After President Joe Biden warned all Americans to leave Ukraine late last week, Biden Secretary of State Antony Blinken announced yesterday that the U.S. Embassy in Kyiv was relocating its remaining staff to Lviv, a city in western Ukraine further away from the threat of Russian invasion. The move comes as Biden administration officials say they expect Russia to attack Ukraine at any moment, something which, if true, could threaten to embroil the U.S. and its NATO allies in a hot war with Russia.

Aside from Biden’s well-documented failures in handling this specific diplomatic crisis, Biden and his administration also appear to be missing the bigger picture from a global geopolitical standpoint. Namely, that Russia’s aggression toward Ukraine is not just an isolated incident, but rather the product of Putin’s growing confidence thanks to much closer ties with Communist China. In turn, both China and Russia have recently ramped up trade, diplomacy, and military cooperation with Iran, sending a clear signal to Washington that the days of unmatched U.S. supremacy are over.

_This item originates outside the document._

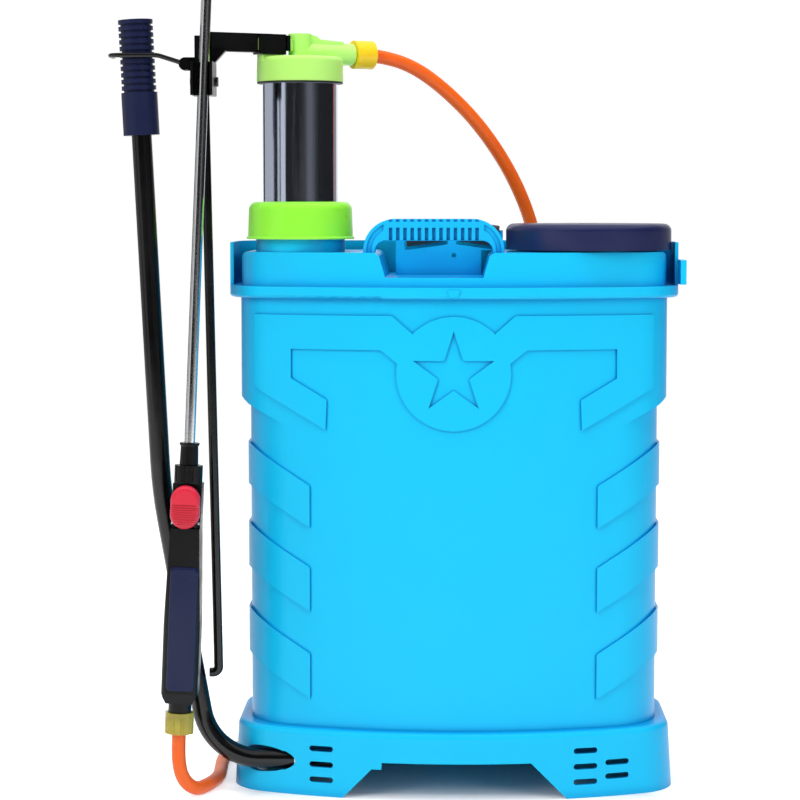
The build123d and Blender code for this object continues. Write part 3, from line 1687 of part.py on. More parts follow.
web_half = strap_thickness / 2
web_back = tray_back + seat_gap + 3 * strap_thickness
loop_front = plate_y - plate_thickness / 2 - seat_gap - web_half
loop_rise = strap_width / 2 * math.tan(math.radians(strap_slant))
loop_top = plate_top - strap_slot_z + loop_rise + 2 * strap_thickness

with BuildPart() as strap_loops:
    for x, slant in ((strap_left_x, strap_slant), (strap_right_x, -strap_slant)):
        lean = math.radians(slant)
        loop_plane = Plane(
            origin=(x, 0, strap_slot_z), x_dir=(0, 1, 0), z_dir=(math.cos(lean), 0, math.sin(lean))
        )
        with BuildSketch(loop_plane):
            with BuildLine():
                FilletPolyline(
                    (plate_y + 3 * plate_thickness, 0),
                    (loop_front, 0),
                    (loop_front, loop_top),
                    (plate_y + 3 * plate_thickness, loop_top),
                    (tray_back - 3 * tray_wall, loop_over_wall),
                    (web_back, loop_over_wall),
                    (web_back, -loop_drop),
                    radius=loop_bends,
                )
            trace(line_width=strap_thickness)
        extrude(amount=strap_width / 2, both=True)

strap_loops.part.label = "strap_loops"
export_step(strap_loops.part, "parts/strap_loops.step")


def strap_plane(side, x):
    """Plane in which a strap hangs, from its loop out to the foot of the base."""
    run = Vector(side * strap_foot_x - x, 0, anchor_low - strap_slot_z).normalized()
    return Plane(origin=(x, 0, strap_slot_z), x_dir=(0, 1, 0), z_dir=Vector(0, 1, 0).cross(-run))


web_start = web_back + strap_thickness + seat_gap
pad_middle = -web_top - pad_drop - pad_length / 2
strap_drop = (strap_slot_z - anchor_low - web_half) / math.cos(math.atan(strap_lean))

for side, name, x in ((-1, "left", strap_left_x), (1, "right", strap_right_x)):
    hang = strap_plane(side, x)
    with BuildPart() as strap_web:
        with BuildSketch(hang):
            with BuildLine():
                FilletPolyline(
                    (web_start, -web_top),
                    (web_start, -web_top - web_lead),
                    (strap_swell, -web_top - web_shoulder),
                    (strap_swell, -strap_drop + web_waist),
                    (anchor_y, -strap_drop + web_foot),
                    (anchor_y, -strap_drop + strap_foot_gap),
                    radius=web_bends,
                )
            trace(line_width=strap_thickness)
        extrude(amount=strap_width / 2, both=True)
    strap_web.part.label = f"strap_web_{name}"
    export_step(strap_web.part, f"parts/strap_web_{name}.step")

    with BuildPart() as strap_pad:
        pad_plane = Plane(
            origin=hang.from_local_coords((strap_swell - web_half - seat_gap, pad_middle, 0)),
            x_dir=hang.z_dir,
            z_dir=(0, -1, 0),
        )
        with BuildSketch(pad_plane):
            RectangleRounded(pad_width, pad_length, pad_width / 4)
        extrude(amount=pad_thickness)
        fillet(strap_pad.edges().filter_by(GeomType.LINE).group_by(Axis.Y)[0], pad_thickness / 3)
    strap_pad.part.label = f"strap_pad_{name}"
    export_step(strap_pad.part, f"parts/strap_pad_{name}.step")

    with BuildPart() as strap_buckle:
        buckle_height_at = pad_middle - pad_length / 2 - buckle_height
        with BuildSketch(hang):
            with Locations((strap_swell, buckle_height_at)):
                Rectangle(buckle_depth, buckle_height)
        extrude(amount=buckle_width / 2, both=True)
        with BuildSketch(hang):
            with Locations((strap_swell, buckle_height_at)):
                Rectangle(strap_thickness + 2 * seat_gap, 2 * buckle_height)
        extrude(amount=strap_width / 2 + seat_gap, both=True, mode=Mode.SUBTRACT)
    strap_buckle.part.label = f"strap_buckle_{name}"
    export_step(strap_buckle.part, f"parts/strap_buckle_{name}.step")

# ---------------------------------------------------------------------------
# Hose, in two lengths that meet behind the tank
# ---------------------------------------------------------------------------

outlet_mouth = outlet_plane.from_local_coords((0, 0, outlet_reach))
valve_mouth = lance_plane.from_local_coords((0, 0, hose_nut_length - nut_overlap))

upper_hose_points = [
    outlet_mouth,
    outlet_plane.from_local_coords((0, 0, outlet_reach + hose_nut_length)),
    (-38, 30, 629),
    (-10, 45, 610),
    (20, 62, 581),
    (46, 78, 545),
    (66, 93, 505),
    (78, 105, 462),
    (88, 112, 412),
    (104, 115, 350),
    (124, 116, 285),
    (145, 115, 218),
    (162, 114, 158),
    (170, 113, 105),
    (163, 112, 48),
    (130, 112, 14),
    (80, 114, floor_height),
    (38, 113, floor_height),
    (-5, 113, floor_height),
]
lower_hose_points = [
    (-5, 113, floor_height),
    (-47, 113, floor_height),
    (-94, 116, floor_height),
    (-138, 119, floor_height),
    (-166, 108.5, floor_height),
    (-191, 89, floor_height),
    (-206, 60, floor_height),
    (-208, 24, floor_height),
    (-206, -8, floor_height),
    (-205, -38, floor_height),
    (-211, -65, floor_height),
    (-221, -84, floor_height),
    (-231, -91, 17),
    (-234.4, -92.4, 34),
    lance_plane.from_local_coords((0, 0, 0)),
    valve_mouth,
]


def bend_radii(points):
    """Radius of each bend: 0.45 of the shorter run over the tangent of half the turn."""
    radii = []
    for before, corner, after in zip(points, points[1:], points[2:]):
        arriving = Vector(*corner) - Vector(*before)
        leaving = Vector(*after) - Vector(*corner)
        half_turn = math.radians(arriving.get_angle(leaving) / 2)
        radii.append(0.45 * min(arriving.length, leaving.length) / math.tan(half_turn))
    return radii


for name, points in (("hose_upper", upper_hose_points), ("hose_lower", lower_hose_points)):
    radii = bend_radii(points)
    with BuildPart() as hose:
        with BuildLine() as route:
            FilletPolyline(*points, radius=radii)
        with BuildSketch(Plane(origin=route.line @ 0, z_dir=route.line % 0)):
            Circle(hose_radius)
        sweep()
    hose.part.label = name
    export_step(hose.part, f"parts/{name}.step")
    length = sum(piece.length for piece in route.edges())
    share = hose.part.volume / (math.pi * hose_radius**2 * length)
    print(name, "length", round(length), "volume share", round(share, 4))
    print(name, "bend radii", [round(radius) for radius in radii])
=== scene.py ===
import math

import bmesh
import bpy
from bpy.props import FloatProperty, FloatVectorProperty, IntProperty, PointerProperty
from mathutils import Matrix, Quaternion, Vector


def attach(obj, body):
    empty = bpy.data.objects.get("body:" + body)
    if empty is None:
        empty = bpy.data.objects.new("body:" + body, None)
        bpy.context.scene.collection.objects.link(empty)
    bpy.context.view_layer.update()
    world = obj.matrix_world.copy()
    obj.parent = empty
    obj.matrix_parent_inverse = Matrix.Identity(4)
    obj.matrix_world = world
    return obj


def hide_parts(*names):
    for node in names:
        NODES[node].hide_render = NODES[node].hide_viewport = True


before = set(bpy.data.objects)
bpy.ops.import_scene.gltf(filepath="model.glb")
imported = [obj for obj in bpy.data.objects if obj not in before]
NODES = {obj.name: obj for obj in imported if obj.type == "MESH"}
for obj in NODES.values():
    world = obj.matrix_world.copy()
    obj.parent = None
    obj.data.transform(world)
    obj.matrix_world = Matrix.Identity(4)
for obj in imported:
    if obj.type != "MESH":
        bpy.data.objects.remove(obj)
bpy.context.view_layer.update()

bl_info = {
    "name": "Backpack Sprayer",
    "version": (1, 0, 0),
    "blender": (4, 2, 0),
    "location": "3D View > Sidebar > Sprayer",
    "description": "Dresses the packed backpack sprayer with its materials, hose and straps",
    "category": "Object",
}

BLACK = ((0.0018, 0.0018, 0.0022), (0.0045, 0.0045, 0.0055))  # tone and drift of the black plastics

# Route of the hose, in metres, from the pump's outlet to the floor and on to the lance
UPPER_ROUTE = (
    (-0.08276, 0.00792, 0.6366),
    (-0.06689, 0.01642, 0.6366),
    (-0.038, 0.030, 0.629),
    (-0.010, 0.045, 0.610),
    (0.020, 0.062, 0.581),
    (0.046, 0.078, 0.545),
    (0.066, 0.093, 0.505),
    (0.078, 0.105, 0.462),
    (0.088, 0.112, 0.412),
    (0.104, 0.115, 0.350),
    (0.124, 0.116, 0.285),
    (0.145, 0.115, 0.218),
    (0.162, 0.114, 0.158),
    (0.170, 0.113, 0.105),
    (0.163, 0.112, 0.048),
    (0.130, 0.112, 0.014),
    (0.080, 0.114, 0.0063),
    (0.038, 0.113, 0.0063),
    (-0.005, 0.113, 0.0063),
)
LOWER_ROUTE = (
    (-0.005, 0.113, 0.0063),
    (-0.047, 0.113, 0.0063),
    (-0.094, 0.116, 0.0063),
    (-0.138, 0.119, 0.0063),
    (-0.166, 0.1085, 0.0063),
    (-0.191, 0.089, 0.0063),
    (-0.206, 0.060, 0.0063),
    (-0.208, 0.024, 0.0063),
    (-0.206, -0.008, 0.0063),
    (-0.205, -0.038, 0.0063),
    (-0.211, -0.065, 0.0063),
    (-0.221, -0.084, 0.0063),
    (-0.231, -0.091, 0.017),
    (-0.2344, -0.0924, 0.034),
    (-0.2337, -0.0920, 0.0578),
    (-0.23319, -0.09177, 0.0698),
)

# Upright screens for the mirrors: from and to in degrees to the right of the camera, distance, glow
SCREENS = (
    (-44, 128, 3.4, 0.02),
    (-70, -44, 3.4, 0.75),
    (-77, -70, 3.4, 0.05),
    (-134, -77, 3.4, 0.55),
    (-150, -134, 3.4, 0.05),
    (128, 150, 3.4, 0.35),
    (8, 58, 3.2, 0.05),
    (15, 48, 3.1, 0.10),
    (22, 39, 3.0, 0.16),
)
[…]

Just days ahead of the start of the Winter Olympics in Beijing, Chinese leader Xi Jinping and Russian President Vladimir Putin met to discuss the situation in Ukraine, among other things. Xi didn’t explicitly endorse a Russian invasion, but he offered firm support to Putin. In a lengthy joint statement, both leaders sent a not-so-subtle message to Washington: Stay out of our way.

“Russia and China stand against attempts by external forces to undermine security and stability in their common adjacent regions,” the statement said. Both countries “intend to counter interference by outside forces in the internal affairs of sovereign countries under any pretext, oppose color revolutions, and will increase cooperation in the aforementioned areas.”

In the sweeping, 5,300-word statement, Xi also joined Putin in opposing “further enlargement of NATO” and called “on the North Atlantic Alliance to abandon its ideologized Cold War approaches.”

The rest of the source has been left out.